* [WRITTEN EXERCISE]:
Each line from the one containing "side), BASE_FRONT_FROM_FLY, block_height())" through the one containing "for node in" is to be retyped exactly, both end lines included, and all other lines left out.

* [DATASET CONTENT]:
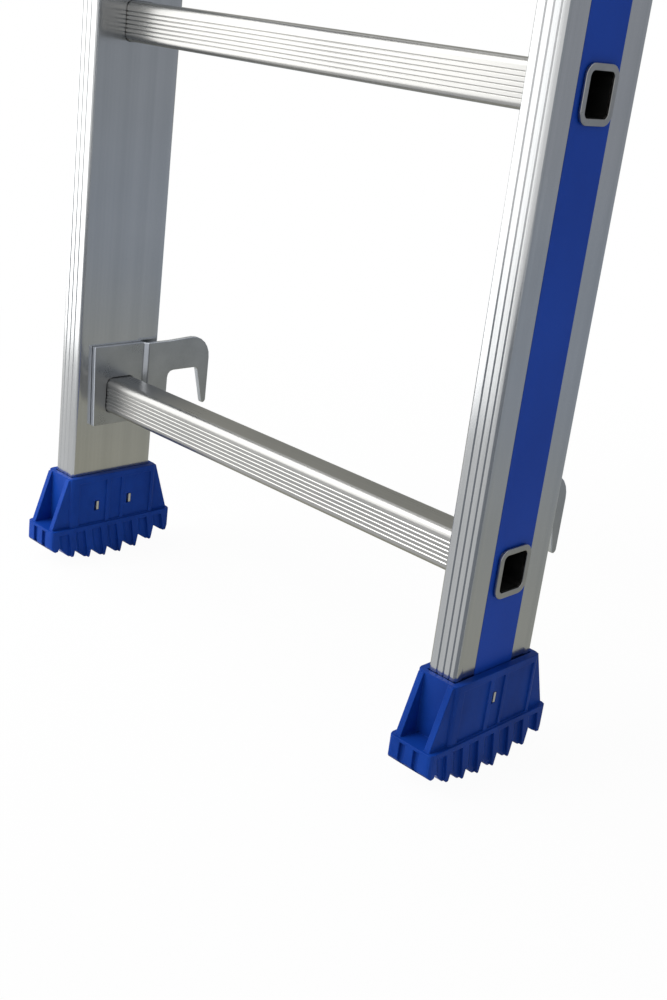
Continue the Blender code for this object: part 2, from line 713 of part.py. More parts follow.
def main():
    for obj in list(bpy.data.objects):
        bpy.data.objects.remove(obj)

    aluminium = make_material("aluminium", (0.52, 0.53, 0.53), 0.42, 1.0)
    bright_aluminium = make_material("bright_aluminium", (0.62, 0.62, 0.60), 0.34, 1.0)
    steel = make_material("zinc_plated_steel", (0.38, 0.39, 0.40), 0.45, 1.0)
    blue_plastic = make_material("blue_plastic", (0.010, 0.035, 0.190), 0.42, 0.0)
    blue_film = make_material("blue_film", (0.010, 0.040, 0.220), 0.35, 0.0)
    black_plastic = make_material("black_plastic", (0.020, 0.020, 0.021), 0.55, 0.0)

    frames = {
        "base": make_frame("base_section", (0.0, 0.0, 0.0)),
        "fly": make_frame("fly_section", (0.0, -SECTION_SPACING, FLY_LIFT)),
    }
    for section, frame in frames.items():
        for number, z in enumerate(rung_heights(), start=1):
            name = f"{section}_rung_{number:02d}"
            make_object(name, make_rung(section), bright_aluminium, frame, (0.0, 0.0, z))
        for side in SIDES:
            x = stile_centre(section, side)
            bottom = STILE_BOTTOM[section]
            stile = make_stile(section, side)
            make_object(f"{section}_stile_{side}", stile, aluminium, frame, (x, 0.0, bottom))
            band = make_band(section, side)
            make_object(f"{section}_band_{side}", band, blue_film, frame, (x, 0.0, band_bottom(section)))
            hook_place = (inner_face(section, side), 0.0, FIRST_RUNG_HEIGHT)
            make_object(f"{section}_hook_{side}", make_hook(side), steel, frame, hook_place)
            cap = make_end_cap(side, upward=True)
            make_object(f"{section}_top_cap_{side}", cap, blue_plastic, frame, (x, 0.0, STILE_TOP))

    for side in SIDES:
        x = stile_centre("base", side)
        make_object(f"base_foot_{side}", make_foot(side), blue_plastic, frames["base"], (x, 0.0, 0.0))
        for number, (sign, y, z) in enumerate(pin_places(), start=1):
            pin = mirrored(pin_shape(sign, 0.0), x=SIDES[side])
            make_object(f"foot_pin_{side}_{number}", pin, steel, frames["base"], (x, y, z))
        guide_place = (inner_face("base", side), -STILE_FRONT, guide_height())
        make_object(f"guide_claw_{side}", make_guide(side), steel, frames["base"], guide_place)
        make_object(f"glide_pad_{side}", make_glide_pad(side), black_plastic, frames["base"], guide_place)

        cap_place = (stile_centre("fly", side), 0.0, STILE_BOTTOM["fly"])
        cap = make_end_cap(side, upward=False)
        make_object(f"fly_bottom_cap_{side}", cap, blue_plastic, frames["fly"], cap_place)
        block_place = (outer_face("fly", side), BASE_FRONT_FROM_FLY, block_height())
        make_object(f"slide_block_{side}", make_slide_block(side), black_plastic, frames["fly"], block_place)
        for number, (y, z) in enumerate(fastener_places("base"), start=1):
            place = (inner_face("base", side), y, z)
            rivet = make_fastener("base", side)
            make_object(f"guide_rivet_{side}_{number}", rivet, steel, frames["base"], place)
        for number, (y, z) in enumerate(fastener_places("fly"), start=1):
            place = (outer_face("fly", side), y, z)
            screw = make_fastener("fly", side)
            make_object(f"block_screw_{side}_{number}", screw, steel, frames["fly"], place)


main()
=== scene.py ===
from math import radians

import bmesh
import bpy
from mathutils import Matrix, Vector


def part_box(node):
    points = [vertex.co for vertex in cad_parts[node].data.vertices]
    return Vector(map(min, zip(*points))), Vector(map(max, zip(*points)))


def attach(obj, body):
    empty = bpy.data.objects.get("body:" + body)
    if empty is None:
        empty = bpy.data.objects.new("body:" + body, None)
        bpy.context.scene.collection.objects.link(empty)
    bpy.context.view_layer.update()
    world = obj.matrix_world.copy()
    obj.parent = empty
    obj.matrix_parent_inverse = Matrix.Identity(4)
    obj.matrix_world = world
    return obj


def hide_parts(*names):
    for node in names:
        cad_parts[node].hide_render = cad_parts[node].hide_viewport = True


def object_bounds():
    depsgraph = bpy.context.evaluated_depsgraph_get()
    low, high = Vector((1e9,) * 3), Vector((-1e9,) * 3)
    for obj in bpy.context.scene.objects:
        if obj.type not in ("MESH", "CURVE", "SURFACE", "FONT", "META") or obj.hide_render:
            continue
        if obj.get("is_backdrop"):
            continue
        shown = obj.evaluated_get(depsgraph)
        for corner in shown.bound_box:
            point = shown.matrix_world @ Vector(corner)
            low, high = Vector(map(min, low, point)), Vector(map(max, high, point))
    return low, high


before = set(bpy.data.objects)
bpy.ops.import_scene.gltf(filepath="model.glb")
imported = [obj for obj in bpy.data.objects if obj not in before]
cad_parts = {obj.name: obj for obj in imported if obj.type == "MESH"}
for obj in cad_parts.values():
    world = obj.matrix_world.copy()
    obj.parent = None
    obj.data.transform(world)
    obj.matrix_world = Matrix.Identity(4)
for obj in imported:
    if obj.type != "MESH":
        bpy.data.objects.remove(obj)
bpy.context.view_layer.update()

sections = ("base", "fly")
sides = ("left", "right")
alongX, alongY, alongZ = 0, 1, 2
print("frame loaded:", len(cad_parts), "solids")


# camera, low and close to the right-hand foot
view = {"place": (0.6297, -0.6328, 0.4458), "turn": (69.588, -6.799, 44.629), "lens": 47.93,
        "sensor": 36, "nearest": 0.01}

bpy.ops.object.camera_add(location=view["place"], rotation=[radians(turn) for turn in view["turn"]])
camera = bpy.context.object
camera.data.lens = view["lens"]
camera.data.sensor_width = view["sensor"]
camera.data.clip_start = view["nearest"]
bpy.context.scene.camera = camera
bpy.context.scene.view_settings.view_transform = "Standard"


# shader maths: a socket that can be added, multiplied and plugged in
class Wire:
    def __init__(self, tree, socket=None):
        self.tree, self.socket = tree, socket

    def plug(self, socket, value):
        if isinstance(value, Wire):
            self.tree.links.new(value.socket, socket)
        elif socket.type == "RGBA":
            socket.default_value = (*value[:3], 1)
        else:
            socket.default_value = value

    def node(self, kind, settings, values, output=0):
        made = self.tree.nodes.new("ShaderNode" + kind)
        for name, value in settings.items():
            if name == "stops":
                ramp = made.color_ramp.elements
                while len(ramp) < len(value):
                    ramp.new(1)
                for stop, (place, level) in zip(ramp, value):
                    stop.position, stop.color = place, (level, level, level, 1)
            else:
                setattr(made, name, value)
        for name, value in values.items():
            self.plug(made.inputs[name], value)
        return Wire(self.tree, made.outputs[output])

    def maths(self, operation, first, second):
        return self.node("Math", {"operation": operation}, {0: first, 1: second})

    def __add__(self, other):
        return self.maths("ADD", self, other)

    def __radd__(self, other):
        return self.maths("ADD", other, self)

    def __sub__(self, other):
        return self.maths("SUBTRACT", self, other)

    def __rsub__(self, other):
        return self.maths("SUBTRACT", other, self)

    def __mul__(self, other):
        return self.maths("MULTIPLY", self, other)

    def __rmul__(self, other):
        return self.maths("MULTIPLY", other, self)

    def colour(self, dark, light):
        return self.node("Mix", {"data_type": "RGBA"}, {0: self, 6: dark, 7: light}, output=2)

    def tint(self, finish, stops):        # stops: the tones that come out fully dark and fully light
        shade = self.node("ValToRGB", {"stops": tuple(zip(stops, (0, 1)))}, {"Fac": self})
        return shade.colour(finish["dark"], finish["light"])

    def place(self):
        return self.node("TexCoord", {}, {}, output="Object")

    def noise(self, stretch, detail):
        spread = self.node("Mapping", {}, {"Vector": self.place(), "Scale": stretch})
        return self.node("TexNoise", {}, {"Vector": spread, "Scale": 1, "Detail": detail})

    def bump(self, strength, depth):
        return self.node("Bump", {}, {"Strength": strength, "Distance": depth, "Height": self})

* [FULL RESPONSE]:
        block_place = (outer_face("fly", side), BASE_FRONT_FROM_FLY, block_height())
        make_object(f"slide_block_{side}", make_slide_block(side), black_plastic, frames["fly"], block_place)
        for number, (y, z) in enumerate(fastener_places("base"), start=1):
            place = (inner_face("base", side), y, z)
            rivet = make_fastener("base", side)
            make_object(f"guide_rivet_{side}_{number}", rivet, steel, frames["base"], place)
        for number, (y, z) in enumerate(fastener_places("fly"), start=1):
            place = (outer_face("fly", side), y, z)
            screw = make_fastener("fly", side)
            make_object(f"block_screw_{side}_{number}", screw, steel, frames["fly"], place)


main()
=== scene.py ===
from math import radians

import bmesh
import bpy
from mathutils import Matrix, Vector


def part_box(node):
    points = [vertex.co for vertex in cad_parts[node].data.vertices]
    return Vector(map(min, zip(*points))), Vector(map(max, zip(*points)))


def attach(obj, body):
    empty = bpy.data.objects.get("body:" + body)
    if empty is None:
        empty = bpy.data.objects.new("body:" + body, None)
        bpy.context.scene.collection.objects.link(empty)
    bpy.context.view_layer.update()
    world = obj.matrix_world.copy()
    obj.parent = empty
    obj.matrix_parent_inverse = Matrix.Identity(4)
    obj.matrix_world = world
    return obj


def hide_parts(*names):
    for node in names:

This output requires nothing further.